Notifier le licenciement
La lettre notifiant le licenciement au salarié ne doit pas lui être envoyée plus d’un mois après l’entretien mais il ne serait pas cohérent d’invoquer une faute grave ou lourde et tarder à notifier la décision après l’entretien. L’employeur doit évidemment respecter le délai minimal de 2 jours ouvrables suivant l’entretien mais une fois celui-ci écoulé, il a tout intérêt à notifier le licenciement sans attendre.
Remarque
Bien souvent, le salarié aura été mis à pied à titre conservatoire jusqu’à la notification du licenciement. La mise à pied conservatoire n’est cependant pas un passage obligé pour pouvoir licencier pour faute grave ( Cass. soc., 9 févr. 2022, no 20-17.140 ; Cass. soc., 7 déc. 2022, no 21-14.484 ; Cass. soc., 2 mai 2024, no 22-13.869 ).
Conséquences de la qualification de faute grave ou lourde
Rupture immédiate du contrat, sans indemnité de rupture
La faute grave ou lourde permet de congédier immédiatement le salarié avec effet immédiat, sans avoir à lui verser d’indemnité de préavis ni de licenciement.
Remarque
Attention à vérifier les dispositions conventionnelles ou contractuelles applicables : si le contrat de travail prévoit par exemple qu’un préavis sera effectué par le salarié sans distinguer selon le motif de rupture, l’employeur devra le respecter et lui verser l’indemnité compensatrice correspondante (en revanche, la qualification de faute grave justifiera qu’il le dispense d’exécuter ce préavis).
Certains éléments de salaire restent dus
D’autres éléments de salaire restent dus au salarié, comme l’indemnité compensatrice de congés payés ou de RTT, ou la contrepartie financière d’une éventuelle clause de non-concurrence prévue par le contrat de travail.
Remarque
La contrepartie financière étant une condition de validité de la clause de non-concurrence, elle ne peut être subordonnée à l’absence de faute grave ou lourde ( Cass. soc., 10 déc. 2008, no 06-45.544 ).
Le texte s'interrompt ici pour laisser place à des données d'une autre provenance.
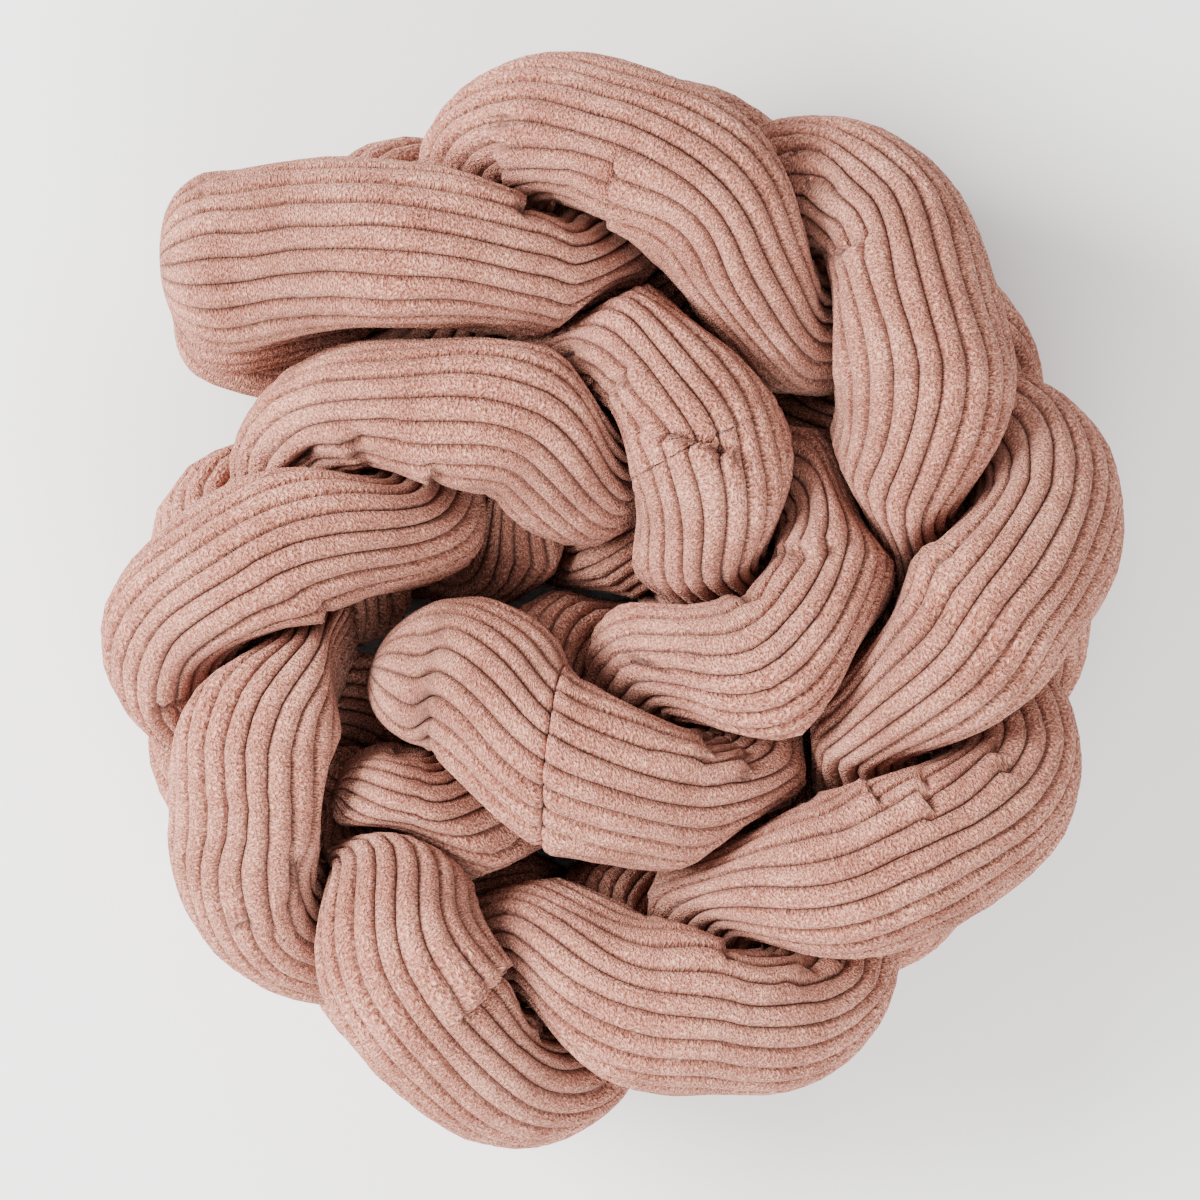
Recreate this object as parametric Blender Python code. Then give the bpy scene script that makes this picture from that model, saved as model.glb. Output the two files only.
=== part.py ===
"""Braided crib bumper: three stuffed corduroy tubes in a flat plait, which stands on its edge and is coiled."""

import math

import bmesh
import bpy
import numpy as np

# Everything is in metres, with +Z up, the floor at z = 0 and the origin under the middle of the coil.
RISE = 0.052  # a strand's middle goes this far above and below the plait's middle
SWAY = 0.025  # and about this far to its outer and its inner side
DIVE = 0.24  # share of a quicker wave, which hurries a strand through the plait's middle
LEVEL = 0.087  # height of the plait's middle
ROUNDING = 0.008  # how softly a tube's round part turns into a pressed part
LAP = 0.06  # share of their distance by which a tube above takes room from one below
CLEARANCE = 0.0006  # from a tube's side to the plane between it and its neighbour
SELF_REACH = 0.055  # past this distance along itself a tube can press on itself
END_DEPTH = 0.032  # length over which a closed end rounds off
END_POWER = 2.2  # 2 makes a round end, more makes a boxier one
SIDES, SPACING = 14, 0.0135  # corners round a tube, and the distance between its rings
END_RINGS = 5

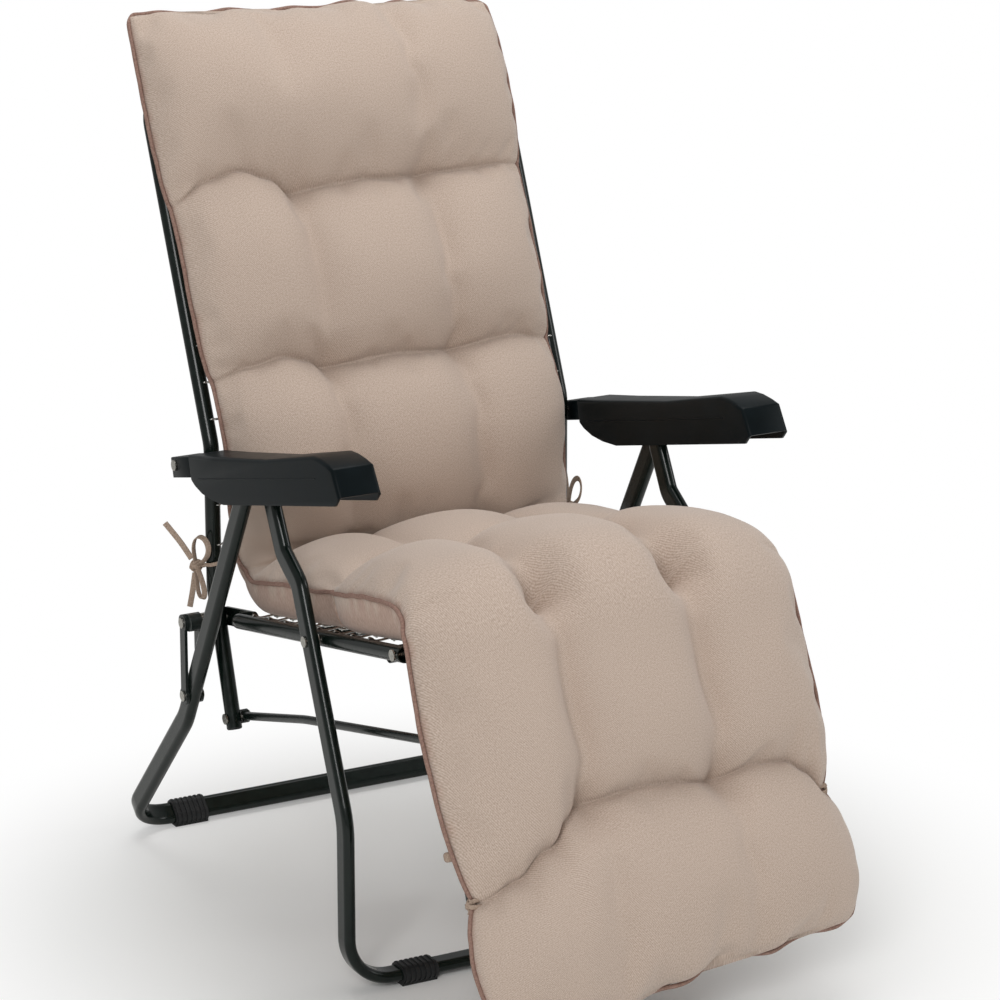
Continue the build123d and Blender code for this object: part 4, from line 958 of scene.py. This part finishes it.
for side, sign in (("right", -1), ("left", 1)):
    middle = Vector((sign * bow_middle.x, bow_middle.y, bow_middle.z))

    def from_bow(route):
        return [middle + Vector((sign * out, back, up)) * mm for out, back, up in route]

    bm = bmesh.new()
    knot_lump(bm, middle, bow_knot)
    for route in loop_routes:
        ribbon_mesh(bm, from_bow(route), tie_wide, tilt=math.pi / 3)
    tube_axis = Vector((sign * rail_x, post_y, bow_middle.z))
    sewn = seam_point(hip_place - 18 * mm, sign)
    round_back = [tube_axis + Vector((sign * math.cos(a), math.sin(a), 0)) * band_reach
                  for a in (math.radians(d) for d in (20, 60, 100, 140, 180))]
    ribbon_mesh(bm, [middle, *round_back, (round_back[-1] + sewn) / 2, sewn], band_wide)
    past_front = [tube_axis + Vector((sign * out, back, up)) * mm
                  for out, back, up in ((13, 0, 4), (9, -14, 5))]
    ribbon_mesh(bm, [middle, *past_front, sewn], band_wide)
    bow = new_piece(f"tie_bow_ribbon_{side}", bm, ribbon)
    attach(bow, "back")
    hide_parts(f"tie_bow_{side}")
    for end, route in tail_routes.items():
        points = from_bow(route)
        tilt = math.pi / (4 if end == "upper" else -4)
        tail = ribbon_curve(f"tie_end_{end}_{side}", points, tie_wide, tilt)
        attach(tail, "back")
        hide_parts(f"tie_tail_{end}_{side}")
dress(ribbon, "footrest_tie_right", "footrest_tie_left")

# Each side of the footrest part is tied once more, in a tight knot on the piped seam.
foot_knot_place = rows[6][0]
foot_knot = 23 * mm
foot_knot_depth = 26 * mm   # how far behind the knot its strand ends, at the tube
foot_end_wide = 6 * mm
for side, sign in (("right", -1), ("left", 1)):
    bm = bmesh.new()
    knot = seam_point(foot_knot_place, sign, 2 * mm)
    knot_lump(bm, knot, foot_knot)
    for out, back, up in ((9, -4, 7), (7, 2, -13)):
        end = knot + Vector((sign * out, back, up)) * mm
        bulge = Vector((sign * 2 * mm, 0, 1 * mm))
        ribbon_mesh(bm, [knot, (knot + end) / 2 + bulge, end], foot_end_wide, tilt=1.0)
    tube_side = knot - turned(foot_along) * foot_knot_depth
    ribbon_mesh(bm, [knot, (knot + tube_side) / 2 + Vector((sign * 5 * mm, 0, 0)), tube_side], band_wide)
    piece = new_piece(f"footrest_knot_{side}", bm, ribbon)
    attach(piece, "footrest")

# Floor and light: a white studio floor that runs up to a white background, with soft
# light from large panels in front, beside and above.
floor, floor_shader = new_material("studio_floor", Roughness=0.9)
floor_shader.inputs["Base Color"].default_value = linear("#F4F4F2")
bm = bmesh.new()
bmesh.ops.create_grid(bm, x_segments=1, y_segments=1, size=6.0)
ground = new_piece("studio_ground", bm, floor, smooth=False)
# Away from the chair the camera sees it as plain white. Near it, it keeps the soft shadow.
floor_place = add_node(floor, "ShaderNodeTexCoord")
floor_far = add_node(floor, "ShaderNodeVectorMath", [(0, floor_place, "Object")], operation="LENGTH")
floor_fade = add_node(floor, "ShaderNodeMapRange", [("Value", floor_far, "Value")], From_Min=0.35,
                      From_Max=0.85, interpolation_type="SMOOTHSTEP")
floor_path = add_node(floor, "ShaderNodeLightPath")
floor_white = add_node(floor, "ShaderNodeMath", [(0, floor_path, "Is Camera Ray"), (1, floor_fade, "Result")],
                       operation="MULTIPLY")
floor_glow = add_node(floor, "ShaderNodeEmission", Strength=1.0)
floor_mix = add_node(floor, "ShaderNodeMixShader", [("Fac", floor_white, 0)])
floor.node_tree.links.new(floor_shader.outputs[0], floor_mix.inputs[1])
floor.node_tree.links.new(floor_glow.outputs[0], floor_mix.inputs[2])
floor.node_tree.links.new(floor_mix.outputs[0], floor.node_tree.nodes["Material Output"].inputs["Surface"])

gloss_share = 0.4           # of the white background in reflections, so that the enamel stays dark
world_level = 0.37
world = bpy.data.worlds.new("studio")
bpy.context.scene.world = world
world.use_nodes = True
sky = world.node_tree.nodes["Background"]
sky.inputs["Color"].default_value = (1, 1, 1, 1)
path = add_node(world, "ShaderNodeLightPath")
seen = add_node(world, "ShaderNodeMath", [(0, path, "Is Camera Ray"), (1, path, "Is Transmission Ray")],
                operation="MAXIMUM")
shiny = add_node(world, "ShaderNodeMath", [(0, path, "Is Glossy Ray")], operation="MULTIPLY")
shiny.inputs[1].default_value = gloss_share
white = add_node(world, "ShaderNodeMath", [(0, seen, 0), (1, shiny, 0)], operation="MAXIMUM")
level = add_node(world, "ShaderNodeMath", [(0, white, 0)], operation="MAXIMUM")
level.inputs[1].default_value = world_level
world.node_tree.links.new(level.outputs[0], sky.inputs["Strength"])


def add_panel(name, place, aim, size, power):
    light = bpy.data.lights.new(name, "AREA")
    light.shape = "RECTANGLE"
    light.size, light.size_y = size
    light.energy = power
    lamp = bpy.data.objects.new(name, light)
    lamp.location = place
    lamp.rotation_euler = (Vector(aim) - Vector(place)).to_track_quat("-Z", "Y").to_euler()
    bpy.context.scene.collection.objects.link(lamp)


chair_middle = (0, 0, 0.5)
add_panel("front_panel", (-2.6, -3.4, 2.6), chair_middle, (1.6, 1.6), 85)
add_panel("side_panel", (3.2, -1.6, 2.0), chair_middle, (1.0, 2.0), 27)
add_panel("top_panel", (0.2, 0.4, 3.6), chair_middle, (2.4, 2.4), 53)

# The camera stands where the photograph's did: in front of the right armrest, a little
# above the chair.
camera_side = math.radians(28.47)
camera_down = math.radians(16.70)
camera_place = (-2.2619, -4.1988, 1.9856)
camera_lens = 144
camera_data = bpy.data.cameras.new("camera")
camera_data.lens = camera_lens
camera_data.sensor_width = 36
camera = bpy.data.objects.new("camera", camera_data)
camera.location = camera_place
camera.rotation_euler = (math.pi / 2 - camera_down, 0, -camera_side)
bpy.context.scene.collection.objects.link(camera)
bpy.context.scene.camera = camera
bpy.context.scene.view_settings.view_transform = "Standard"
Si le salarié bénéficie d’une garantie de rémunération variable, il ne peut pas non plus en être privé, sans quoi cela constituerait une sanction pécuniaire prohibée ( Cass. soc., 13 oct. 2015, no 14-14.440 ). Les sommes issues de l’intéressement et de la participation lui restent également dues.
La faute lourde peut engager la responsabilité du salarié
Seule la faute lourde peut engager la responsabilité pécuniaire du salarié. L’employeur peut lui demander en justice des dommages et intérêts, pour compenser le préjudice subi, sachant que le montant de cette réparation ne peut être supérieur au préjudice réellement subi.
Remarque
Quelle que soit la gravité de la faute, l’employeur peut agir pour obtenir la restitution de biens ou de sommes d’argent volés par le salarié. Cette restitution est différente de l’action en responsabilité engagée en matière de faute lourde, qui suppose une intention de nuire et peut justifier un droit à réparation ( Cass. soc., 19 nov. 2002, no 00-46.108 ; Cass. soc., 14 juin 2023, no 21-23.031 ).
Cas du licenciement justifié mais vexatoire
Même si les faits commis par le salarié justifient son licenciement immédiat, l’employeur doit s’en tenir aux faits et à la procédure. Un salarié licencié dans des conditions vexatoires subit un préjudice dont il peut demander réparation, même si le licenciement est par ailleurs justifié. Citons le cas d’un serveur de bar licencié pour faute grave, dont l’employeur avait répété à qui voulait l’entendre qu’il était un « drogué » et un « voleur ». La Cour de cassation a estimé que ces propos avaient causé au salarié un préjudice distinct de celui découlant de la perte de son emploi ( Cass. soc., 16 déc. 2020, no 18-23.966 ).